The Unseen Cost of Chasing Power

When energy isn’t available at the right place, fleets compensate in ways that aren’t immediately obvious:

  • Running more AGVs than necessary, just to offset downtime
  • Allowing workarounds that create inefficiencies in warehouse flow
  • Accepting that “some downtime” is just the cost of automation

It’s a familiar tradeoff, but one that doesn’t need to exist.

100% Fleet Utilization – What’s Holding It Back?

The best-performing AGV fleets don’t waste time seeking power – they receive power where it naturally fits into their operation. That means no special stops, no parking, no unnecessary detours.
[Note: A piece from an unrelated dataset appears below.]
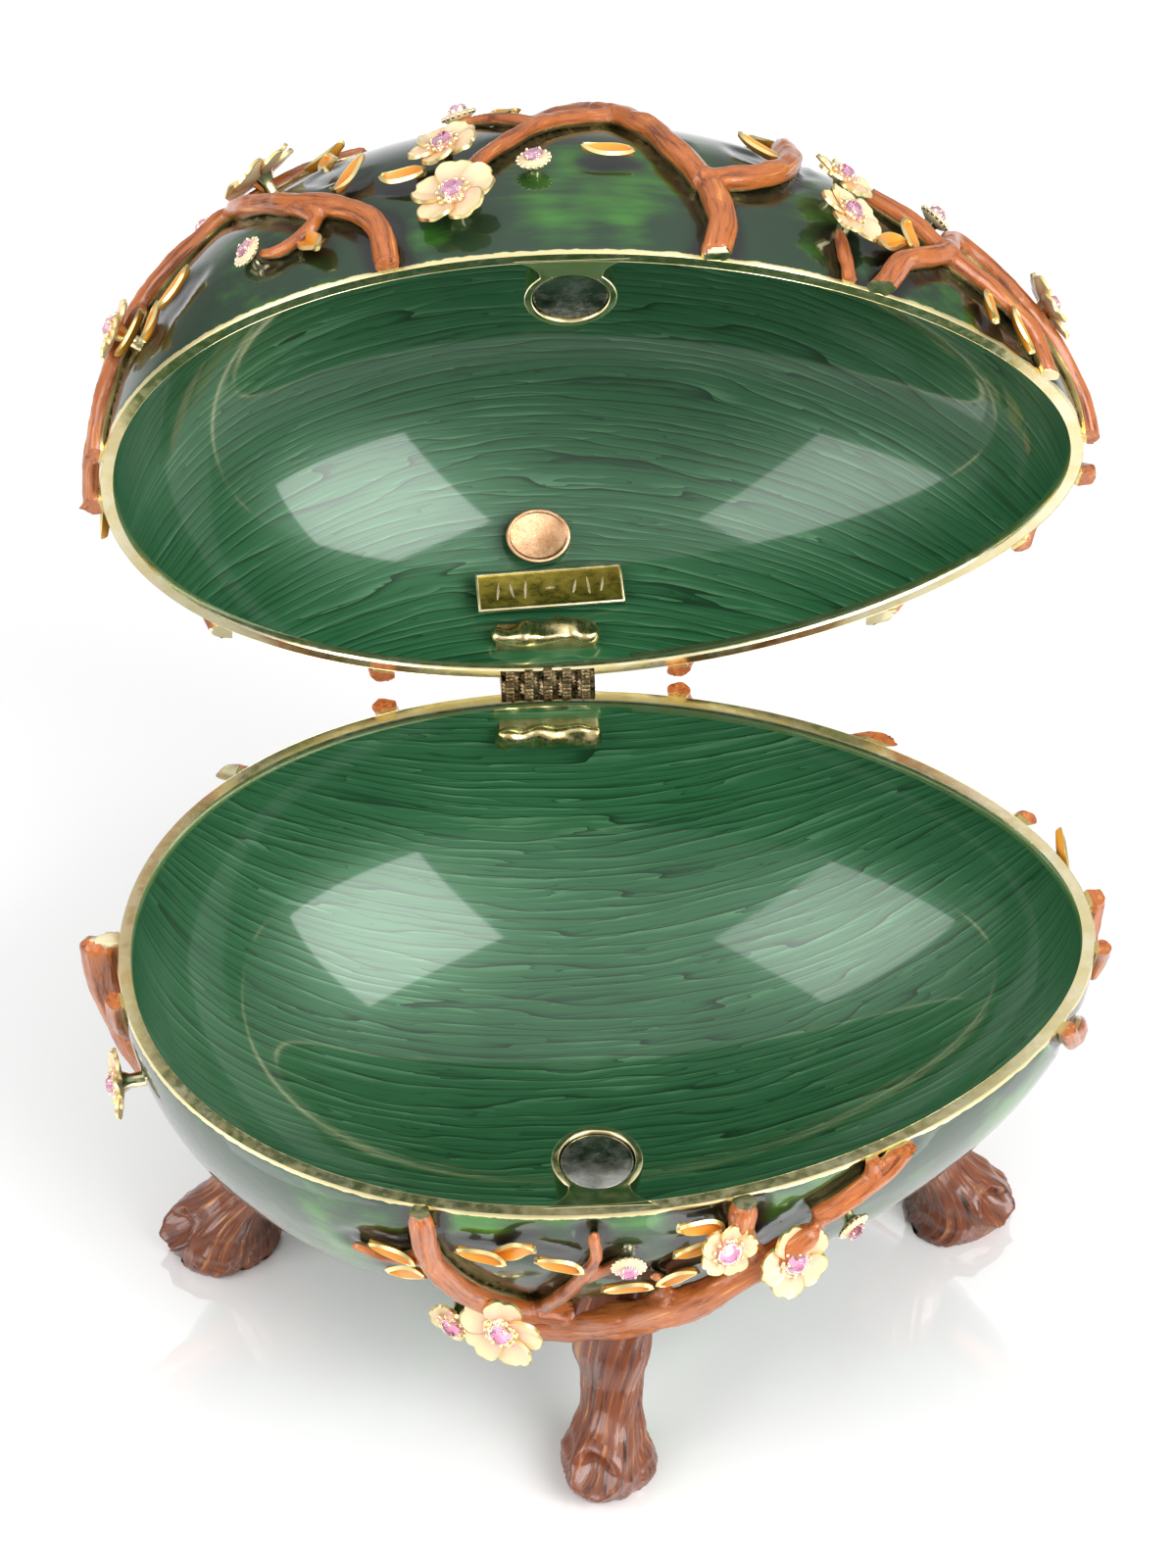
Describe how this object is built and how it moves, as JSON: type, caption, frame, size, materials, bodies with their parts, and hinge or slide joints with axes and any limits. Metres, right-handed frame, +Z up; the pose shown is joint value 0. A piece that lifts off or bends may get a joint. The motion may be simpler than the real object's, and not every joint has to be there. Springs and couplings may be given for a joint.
{
  "type": "jewelled egg trinket box",
  "caption": "Enamelled metal egg on tree-trunk legs, lying on its side and hinged at the back, with flowering branches in relief, pink stones and a magnet catch.",
  "frame": {"origin": "middle of the open box's footprint, on the surface that the feet stand on", "axes": "+X along the egg towards its pointed end, -Y to the opening side, +Z up"},
  "size_m": [0.1264, 0.1272, 0.1452],
  "materials": {
    "enamelled_shell": "translucent deep green enamel over cast metal outside, marbled pearl green enamel inside, polished pale gold rims, orange-brown enamelled branches",
    "bark_enamel": "glossy reddish-brown enamel with golden wood grain",
    "petal_enamel": "cream and peach enamel with gold edges",
    "pink_stone": "faceted pink crystal",
    "antique_gold": "antique gold plating, worn bright on the edges",
    "nickel": "dark nickel plating",
    "olive_brass": "olive tinted polished brass",
    "rose_copper": "stippled rose copper"
  },
  "bodies": {
    "base": {"base_shell": "enamelled_shell", "leg_front": "bark_enamel", "leg_left": "bark_enamel", "leg_right": "bark_enamel", "leg_back": "bark_enamel", "base_magnet": "nickel", "hinge_base_leaf": "antique_gold", "hinge_pin": "antique_gold", "blossom_front_left": "petal_enamel", "stone_front_left": "pink_stone", "blossom_front_side": "petal_enamel", "stone_front_side": "pink_stone", "blossom_front_right": "petal_enamel", "stone_front_right": "pink_stone", "blossom_rim_right": "petal_enamel", "stone_rim_right": "pink_stone", "blossom_trunk": "petal_enamel", "stone_trunk": "pink_stone", "blossom_back_low": "petal_enamel", "stone_back_low": "pink_stone", "bud_front": "pink_stone", "bud_front_right": "pink_stone"},
    "lid": {"lid_shell": "enamelled_shell", "lid_magnet": "nickel", "hinge_lid_leaf": "antique_gold", "number_plate": "olive_brass", "maker_medallion": "rose_copper", "blossom_lid_front": "petal_enamel", "stone_lid_front": "pink_stone", "blossom_lid_upper": "petal_enamel", "stone_lid_upper": "pink_stone", "blossom_lid_left": "petal_enamel", "stone_lid_left": "pink_stone", "blossom_lid_right_low": "petal_enamel", "stone_lid_right_low": "pink_stone", "blossom_lid_right_high": "petal_enamel", "stone_lid_right_high": "pink_stone", "blossom_lid_end": "petal_enamel", "stone_lid_end": "pink_stone", "blossom_lid_blunt": "petal_enamel", "stone_lid_blunt": "pink_stone", "blossom_back_left": "petal_enamel", "stone_back_left": "pink_stone", "blossom_back_right": "petal_enamel", "stone_back_right": "pink_stone", "blossom_back_end": "petal_enamel", "stone_back_end": "pink_stone", "bud_lid_front": "pink_stone", "bud_lid_left": "pink_stone", "bud_lid_crown": "pink_stone", "bud_lid_blunt": "pink_stone", "bud_lid_right": "pink_stone", "bud_lid_end": "pink_stone", "bud_back_left": "pink_stone", "bud_back_right": "pink_stone"}
  },
  "joints": [
    {"name": "lid_hinge", "type": "hinge", "parent": "base", "child": "lid", "pos_m": [-0.00366, 0.03081, 0.0505], "axis": [1, 0, 0], "range_deg": [0, 77]}
  ]
}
Static charging stations create bottlenecks. Opportunistic charging offers flexibility, but still operates within a constraint that doesn’t need to exist anymore.

Power-in-Motion technology is already reshaping how automation leaders think about fleet efficiency. The biggest adopters of AGVs aren’t investing in more robots – they’re ensuring that the robots they have are always running.

If You Were Starting From Scratch Today…

Would you design an automated facility that still had charging downtime? Would you accept an energy strategy that required AGVs to deviate from their tasks just to stay operational?

Or would you build a system where energy is exactly where it’s needed – when it’s needed – without disrupting anything else?

Some warehouses are already making that shift. The good news? It’s not too late to catch up.

Power-in-Motion technology isn’t just for new fleets- it can be retrofitted into existing AGVs and AMRs, transforming operations overnight. No need to overhaul infrastructure, no need for expensive fleet expansion- just in-motion power that eliminates downtime instantly.

The question isn’t if the industry will move beyond opportunistic charging. It’s how soon.